Tampoco el calendario ha ayudado. Precisamente esa sucesión de comicios en la que el PSOE ha aguantado el tipo ha impedido que los vectores que componen su aritmética se sintieran impelidos a aprobar nada que les generase un impacto electoral negativo en las urnas. El ejemplo más claro es que el Gobierno se vio obligado a renunciar a los Presupuestos de 2024, ante la certeza de que ERC y Junts no los aprobarían en plena campaña, y del devenir de la investidura de Illa –o repetición electoral– dependerá, a su vez, el proceso de las cuentas para el próximo ejercicio.
Con la incapacidad para focalizar y rentabilizar la gestión, las polémicas que cercan a su entorno, con condición de imputación judicial, han acaparado toda la atención. La investigación a su mujer y a su hermano colocan a Sánchez en una situación muy delicada que va más allá de lo puramente personal, ya que el propio presidente se enfrenta esta semana a su declaración como testigo ante el juez Juan Carlos Peinado.
Esta situación ha tenido un impacto directo en Sánchez y en su mandato.
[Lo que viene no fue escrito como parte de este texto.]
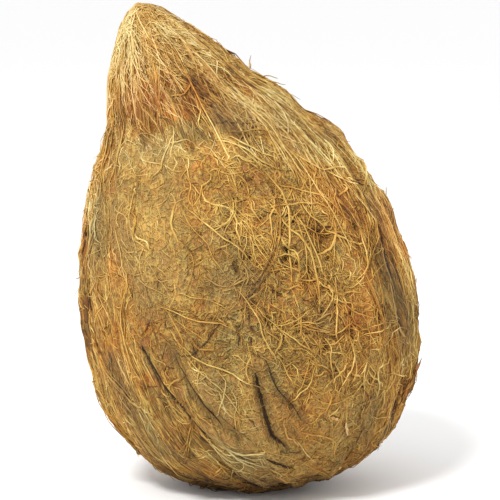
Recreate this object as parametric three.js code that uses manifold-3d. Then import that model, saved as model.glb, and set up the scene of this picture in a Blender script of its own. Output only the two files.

El presidente del Gobierno amagó con dejar el cargo tras conocer la apertura de diligencias contra su mujer y abrió un «periodo de reflexión» de cinco días que generó un movimiento telúrico dentro de su partido. Hasta ahora la continuidad del secretario general no estaba en duda, pero que él mismo se cuestionase si «merecía la pena» seguir, hizo que el PSOE tomara conciencia de su excesiva dependencia del hiperliderazgo de Sánchez. Las filas siguen prietas, pero no la adhesión inquebrantable y en los últimos días también han surgido dudas en el partido y entre los socios sobre la gestión que se está haciendo de la causa judicial contra Begoña Gómez.